The union cabinet today approved a proposal to start conciliation process in the dispute involving $2 billion tax liability of Vodafone Group Plc, stemming from its 2007 acquisition of mobile phone assets of Hutchison Whampoa in India.
The income tax department had slapped a $2 billion tax demand on Vodafone over non-payment of tax on its 2007 acquisition of a majority stake in the Essar group-Hutch joint venture.
However, the British telecom company secured a Supreme Court ruling last year in its favour, which stated that the telecom service provider was not liable to pay any tax over the acquisition.
The Supreme Court ruled that the UK-based company need not pay taxes in a transaction that took place between two overseas firms in yet another country.
There was no provision in Indian law to tax such deals, the Supreme Court pointed out, which prompted the government to bring retrospective amendments in the Income tax Act.
The government had since moved to make retrospective changes in the rules, enabling it to recover tax dues from deals already concluded. This had invited criticism from businesses and industry associations, from within and outside the country.

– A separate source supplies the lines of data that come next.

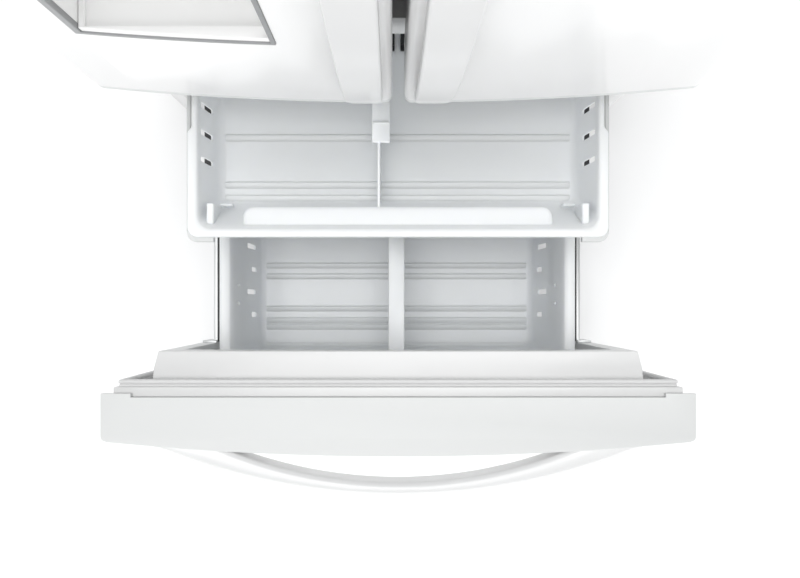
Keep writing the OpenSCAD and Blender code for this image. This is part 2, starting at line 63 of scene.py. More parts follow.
class Graph:
    """A material's node tree, to which nodes are added by type."""

    def __init__(self, material: bpy.types.Material) -> None:
        """Empty the material's tree.

        Args:
            material: The material to fill.
        """
        material.use_nodes = True
        self.tree = material.node_tree
        self.tree.nodes.clear()

    def node(self, kind: str, settings: dict | None = None, inputs: dict | None = None,
             output: str | int = 0) -> "Wire":
        """Add one node.

        Args:
            kind: The node's type, without its ShaderNode prefix.
            settings: Attributes to set first.
            inputs: Values or wires for its sockets, by name or place.
            output: The output socket that is handed back.

        Returns:
            The wire that leaves the output socket.
        """
        made = self.tree.nodes.new("ShaderNode" + kind)
        for key, value in (settings or {}).items():
            setattr(made, key, value)
        for key, value in (inputs or {}).items():
            socket = made.inputs[key]
            if isinstance(value, Wire):
                self.tree.links.new(value.socket, socket)
            else:
                socket.default_value = value
        return Wire(self, made.outputs[output] if made.outputs else None)

    def place(self) -> "Wire":
        """The point on the surface, in metres."""
        return self.node("TexCoord", output="Object")

    def noise(self, scale: float, detail: float = 3.0, at: "Wire | None" = None) -> "Wire":
        """Smooth noise of about 0 to 1."""
        return self.node("TexNoise", {"noise_dimensions": "3D"},
                         {"Vector": at or self.place(), "Scale": scale, "Detail": detail})

    def stretched(self, factors: Point3) -> "Wire":
        """The point on the surface, scaled along each axis."""
        return self.node("VectorMath", {"operation": "MULTIPLY"}, {0: self.place(), 1: factors})

    def blend(self, mask: "Wire", low: Sequence[float], high: Sequence[float]) -> "Wire":
        """A colour between two, by a mask."""
        return self.node("Mix", {"data_type": "RGBA"},
                         {0: mask, 6: (*low[:3], 1.0), 7: (*high[:3], 1.0)}, 2)


class Wire:
    """A socket that takes part in Python arithmetic, adding Math nodes as it goes."""

    def __init__(self, graph: Graph, socket: bpy.types.NodeSocket | None) -> None:
        """Keep the socket and the graph that it is in."""
        self.graph = graph
        self.socket = socket

    def _math(self, operation: str, first: "Wire | float", second: "Wire | float") -> "Wire":
        """Add one Math node."""
        return self.graph.node("Math", {"operation": operation}, {0: first, 1: second})

    def __add__(self, other: "Wire | float") -> "Wire":
        """Sum."""
        return self._math("ADD", self, other)

    __radd__ = __add__

    def __mul__(self, other: "Wire | float") -> "Wire":
        """Product."""
        return self._math("MULTIPLY", self, other)

    __rmul__ = __mul__

    def __pow__(self, other: float) -> "Wire":
        """Power."""
        return self._math("POWER", self, other)


# ---------------------------------------------------------------- finishes


class Grain(Enum):
    """What the fine surface of a finish looks like."""

    PEEL = "orange peel of sprayed enamel"
    SPARK = "fine spark texture of a moulding tool"
    SMOOTH = "polished moulding"
    BRUSHED = "brushed or rolled metal"


@dataclass(frozen=True)
class Finish:
    """One surface finish, built as a procedural material.

    Its colour darkens by four times the unevenness at most, and its roughness follows the same broad clouds.
    """

    slot: str
    color: Point3
    roughness: float
    grain: Grain = Grain.SMOOTH
    metallic: float = 0.0
    coat: float = 0.0
    clear: float = 0.0
    inner_glow: float = 0.0
    unevenness: float = 0.012
    cloud_scale: float = 2.3
    grain_scale: float = 1400.0
    grain_height: float = 0.00003
    grain_strength: float = 0.35
    coat_roughness: float = 0.08
    glow_reach: float = 0.006
    ior: float = 1.5

    def build(self) -> bpy.types.Material:
        """Make the material.

        Returns:
            The finished material, named after its slot.
        """
        material = bpy.data.materials.new(self.slot)
        graph = Graph(material)
        cloud = graph.noise(self.cloud_scale, 4.0)
        darker = tuple(c * (1.0 - 4.0 * self.unevenness) for c in self.color)
        shade = graph.blend(cloud, darker, self.color)
        fine = self._fine(graph)
        rough = self.roughness * 0.9 + 0.2 * self.roughness * cloud + 0.05 * fine
        bump = graph.node("Bump", None, {"Strength": self.grain_strength, "Distance": self.grain_height,
                                         "Height": fine})
        shader = graph.node("BsdfPrincipled", None, {
            "Base Color": shade,
            "Roughness": rough,
            "Normal": bump,
            "Metallic": self.metallic,
            "Coat Weight": self.coat,
            "Coat Roughness": self.coat_roughness,
            "Transmission Weight": self.clear,
            "Subsurface Weight": self.inner_glow,
            "Subsurface Radius": (1.0, 1.0, 1.1),
            "Subsurface Scale": self.glow_reach,
            "IOR": self.ior,
        })
        graph.node("OutputMaterial", None, {"Surface": shader})
        return material

    def _fine(self, graph: Graph) -> Wire:
        """The fine height pattern of the finish's grain."""
        if self.grain is Grain.BRUSHED:
            return graph.noise(1.0, 2.0, graph.stretched((12.0, 900.0, 900.0)))
        if self.grain is Grain.PEEL:
            return graph.noise(520.0, 1.5)
        if self.grain is Grain.SPARK:
            return graph.noise(self.grain_scale, 4.0) ** 1.5
        return graph.noise(9.0, 1.0)


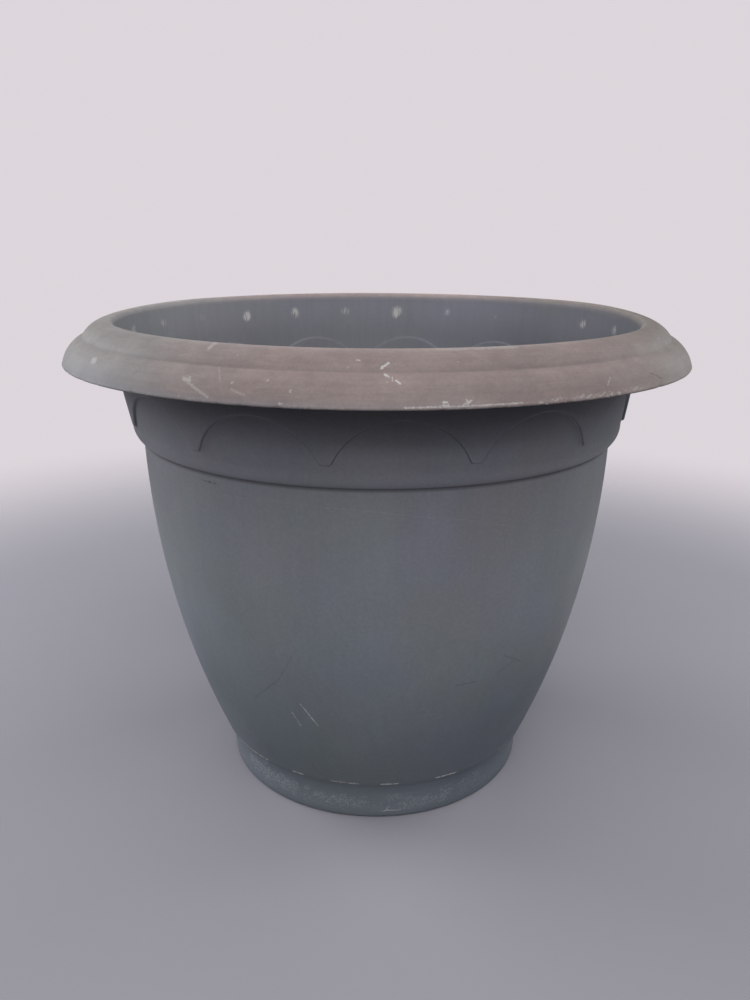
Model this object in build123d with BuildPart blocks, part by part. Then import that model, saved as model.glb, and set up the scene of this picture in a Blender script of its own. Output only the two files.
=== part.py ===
from build123d import *
import os
from math import sqrt

# A round, bell-shaped plastic planter. It is moulded with a thin, even wall: a rolled rim with a
# drooping flange, a collar with a row of sunken arches, a plain rounded belly, and a separate foot
# tray. Inside are a raised soil grid and four drain plugs.
#
# Millimetres, +Z up. The Z axis is the pot's axis, z = 0 is the floor that it stands on, and the
# middle of one arch faces the front, -Y. Sections are drawn on the XZ plane as (radius, height).

# ---------------------------------------------------------------- driving dimensions
rim_diameter = 585.0
total_height = 464.0
wall = 3.0

seam_height = 40.0          # underside of the pot's floor, where the tray ends
waist_height = 350.7        # where the belly meets the collar
band_height = 371.5         # top of the plain band, and the flat ends of the drape's tabs
lip_height = 425.5          # lower edge of the drooping flange
heel_radius = 3.15          # rounding between the pot's floor and its belly

belly_radius = 841.6        # the belly's section is one long arc
belly_centre = (-614.3, 364.3)

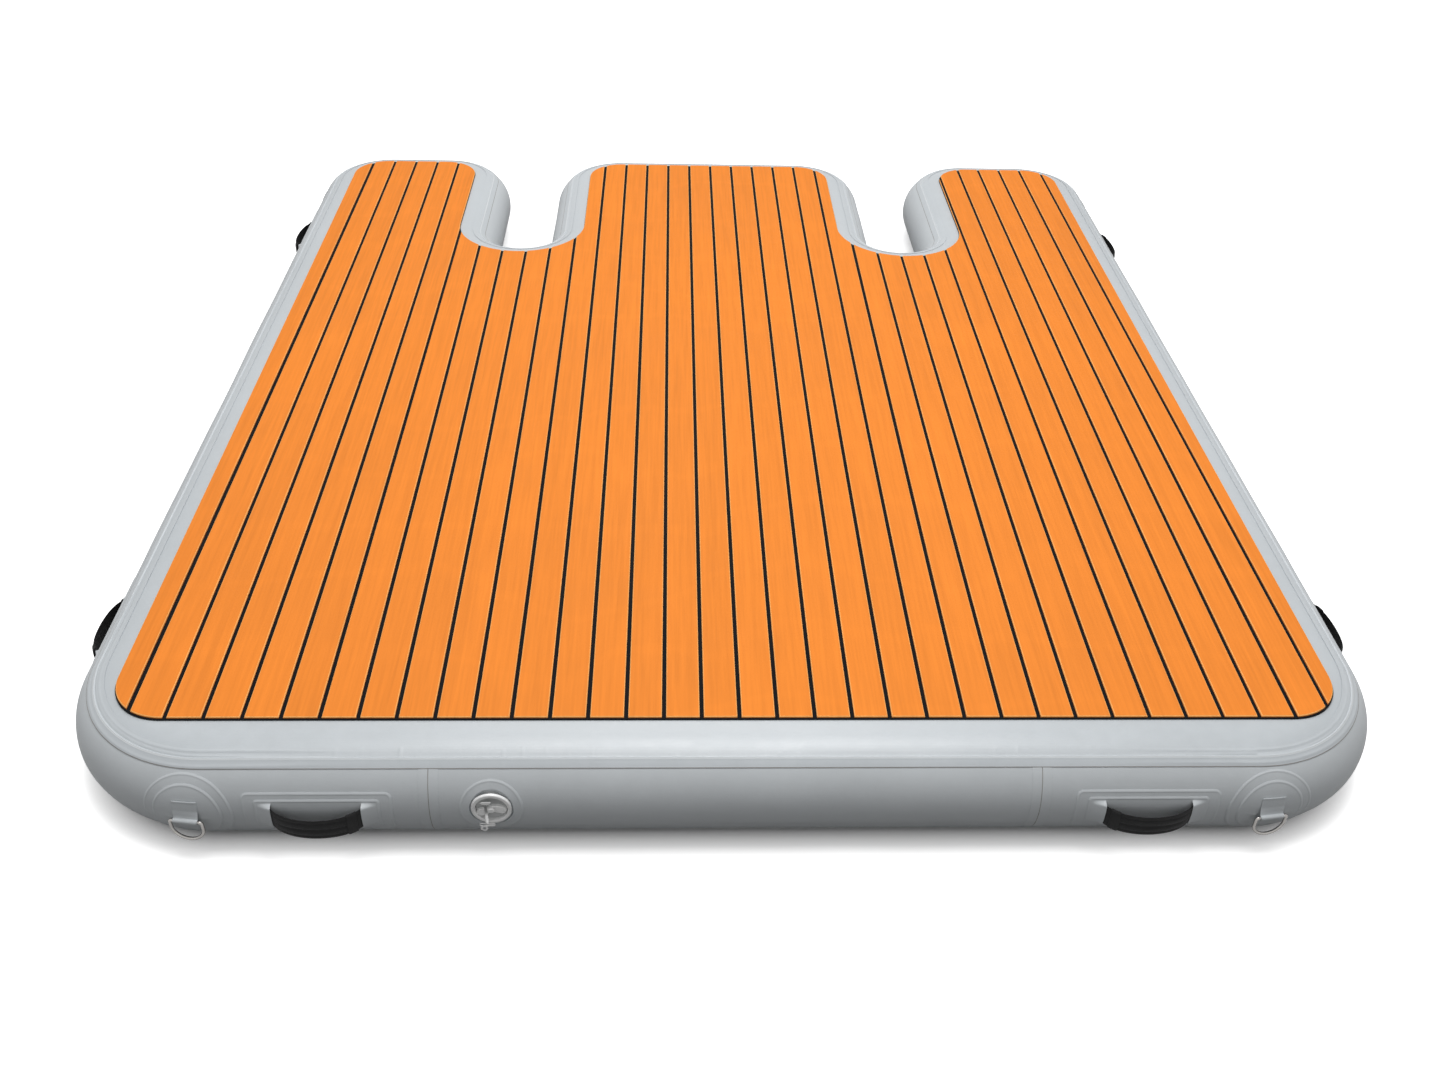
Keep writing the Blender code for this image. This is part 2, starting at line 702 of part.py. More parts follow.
def build_handles():
    """Six handles: two in the front and two along each side."""
    front_y = -PATH_HALF_LENGTH
    front_x = HULL_WIDTH / 2 - FRONT_HANDLE_FROM_SIDE
    side_y = HULL_LENGTH / 2 - SIDE_HANDLE_FROM_END
    places = {
        "front_left": (-front_x, front_y, 0),
        "front_right": (front_x, front_y, 0),
        "left_near": (-PATH_HALF_WIDTH, -side_y, -QUARTER),
        "left_far": (-PATH_HALF_WIDTH, side_y, -QUARTER),
        "right_near": (PATH_HALF_WIDTH, -side_y, QUARTER),
        "right_far": (PATH_HALF_WIDTH, side_y, QUARTER),
    }
    for which, (x, y, turn) in places.items():
        place = fitting_place(x, y, turn)
        handle_base(f"handle_base_{which}", place)
        handle_cover(f"handle_cover_{which}", place)
        handle_strap(f"handle_strap_{which}", place)


def ring_patch(name, place, diameter, lift, bend, folds):
    """A round patch under a mooring ring, with rows where its outline crosses a fold."""
    radius = diameter / 2
    crossings = [math.sqrt(radius * radius - fold * fold) for fold in folds if abs(fold) < radius]
    wanted = disc_rows(diameter) + crossings + [-crossing for crossing in crossings]
    columns = disc_columns(diameter, folds)
    mesh = sheet_mesh(patch_rows(wanted, radius), columns, lift, even_rise(PATCH_THICKNESS), bend)
    return add_object(name, mesh, PALETTE["grey_pvc"], place)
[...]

While the government was not forthcoming on its plans to deal with the issue, Vodafone and the authorities have been in talks for months over the tax dispute. Finance minister P Chidambaram, however, said he was confident of finding a solution to the long-drawn issue.
Finance ministry officials, meanwhile, said the conciliation process would necessitate amendments to the laws as they need to be uniform for all companies in similar circumstances.
Amendments to the Arbitration and Conciliation Act are also likely as the existing law does not provide for conciliation talks between a company and the sovereign state.
The income tax department had sent a notice to Vodafone asking the company to pay Rs14,000 crore, including Rs6,000 crore by way of interest. The penalty could go up to 100 per cent as well.
There is a provision of imposing penalty of 100% of the tax demand, which will be Rs7,900 crore in this case.